Atlanta and the Unfolding of Paper Boi’s Depression

Kadia Blagrove
Apr 20, 2018 · 6 min read
Atlanta/ FX

The second season of FX’s Atlanta is proving to be unconventional, to say the least. Last season’s more streamlined story arc has been replaced with a series of vignettes — with each episode disjointed from another, yet giving us a deeper look at our main characters, sometimes individually, each week. Thursday night’s “Woods” episode was centered on Paper Boi (played by Brian Tyree Henry), the show’s local celebrity rapper. Like many episodes of Atlanta, you never really know where it’s going to go until it actually goes there. Last night, the show took viewers into the dark wilderness that is depression.

The episode opens with Paper Boi, whose real name is Alfred, asleep on the couch. The house is a mess, clothes thrown everywhere. Blurred in the background is an older woman, Al’s mom, cleaning up and chastising her son for sleeping in past noon. “You know good and well I did not raise a son this lazy,” she scolded him. “Get up!” Alfred, annoyed by his mother’s nagging, brushes her off. It’s a strange scene, considering we have never seen his mother in the show before, but if you’ve been paying attention since season one, you’d remember that Al’s mother actually passed away years ago. That’s when the dream or illusion of her voice telling him to get up struck me to the core.

The next scene we see an awake and fully alert Paper Boi ready to hit the town with a girl who’s “not his girlfriend” ( a bae, I guess), named Sierra. We soon learn that Sierra is a stripper turned Instagram celebrity — the American dream story of the new millennia. The casual couple seem to get along well at first, but their differences are quickly revealed as Sierra’s boss-bitch, do-it-for-the-gram attitude clashes with Paper Boi’s keep-it-real-and-low-key vibe. Like many others who interact with the rising rap star, Sierra can’t understand why Paper Boi doesn’t just own and celebrate his fame. Last season, Paper Boi was hungry for success and notoriety, but this season he seems to be disillusioned with the hype. According to him, he’s just not with the fake shit. Understandable, but his apathetic attitude towards everything from business responsibilities to upgrading his lifestyle, reads something deeper. Something typically mistaken for carelessness or laziness. Something that feels incredibly familiar to me and millions of others who’ve ever suffered in silence — depression.

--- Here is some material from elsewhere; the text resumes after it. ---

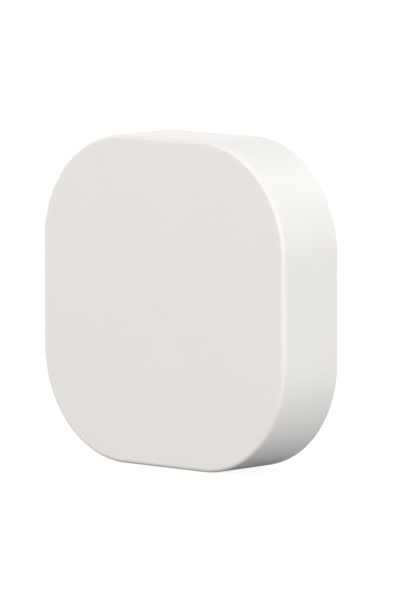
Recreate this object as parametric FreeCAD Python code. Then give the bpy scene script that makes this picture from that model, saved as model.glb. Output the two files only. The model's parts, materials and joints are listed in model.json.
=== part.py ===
import FreeCAD, Part
import math
import os

from FreeCAD import Vector

# Wireless smart button: a white square cap, pressed anywhere on its face, that slides over a chassis.
# A cover on an adhesive pad closes the battery bay at the back and holds the button on a wall.
# The origin is the middle of the wall face of the pad. +Z is up, +X is to the right seen from the
# front, and the front faces -Y. All sizes are in millimetres.

# Cap
side = 45.0
corner_radius = 15.1
cap_wall = 1.5
cap_front_wall = 1.5
front_edge_radius = 0.55
rear_edge_radius = 0.3
cap_clearance = 0.35
cap_overhang = 0.4
press_travel = 0.4
post_radius = 2.6
post_length = 0.6
rib_width = 0.8
rib_height = 0.6
pin_radius = 1.1
pin_fit = 0.1
pin_edge_distance = 4.25
pin_board_gap = 0.3
barb_width = 5.0
barb_length = 1.0
barb_flat = 0.35
barb_proud = 0.8
barb_set_back = 3.2
barb_gap = 0.15

# Silicone pad between the cap's post and the switch
press_pad_radius = 2.4
press_pad_thickness = 0.75
press_pad_peg_radius = 0.8
press_pad_peg_length = 0.9
press_pad_peg_gap = 0.05
tip_gap = 0.05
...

The episode takes a sharp turn when Paper Boi and Sierra have a squabble at a nail salon across town, and the rapper decides to leave his bae/ride home and make his way on foot. While on his journey, he runs into a group of fans who are shocked to see the celebrity walking home, all alone with no sign of security. They praise Paper Boi for “keeping it real,” gush over how much they love his music, and then, of course, rob him. It is “Robbin’ Season” after all, but I think Paper Boi was robbed of something much more valuable than his watch and chain…but more on that later. The so-called fans jumped the rapper and robbed him at gunpoint. Luckily, Paper Boi managed to escape the attack by running into the woods. It’s here that Atlanta’s stellar writer Stefani Robinson gets really metaphorical.


A beat-up, bloody Alfred treks through the wilderness and encounters a strange old man who peeves him with riddles and unwanted company. Despite being told to get the fuck on and leave him alone, the eccentric old man follows Al throughout the woods until nightfall. Exhausted and downtrodden, Al takes a seat on a log and, of course, is joined by his tagalong. His purpose for being in the woods in the first place was to escape danger. Now it was time to go home, but he just could not find the spirit to press forward. He could not escape. Like all zany side characters do, the strange old man tried to boost our protagonist’s confidence by telling him to get up and go home. Al resists, insisting that he just stay where he is and think. He’s tired. It’s in this moment that we see the true purpose of the strange old man’s character. The seemingly harmless oddball quickly turned violent as he took a box cutter to Al’s throat, threatening him to escape the woods in 30 seconds or else meet his death.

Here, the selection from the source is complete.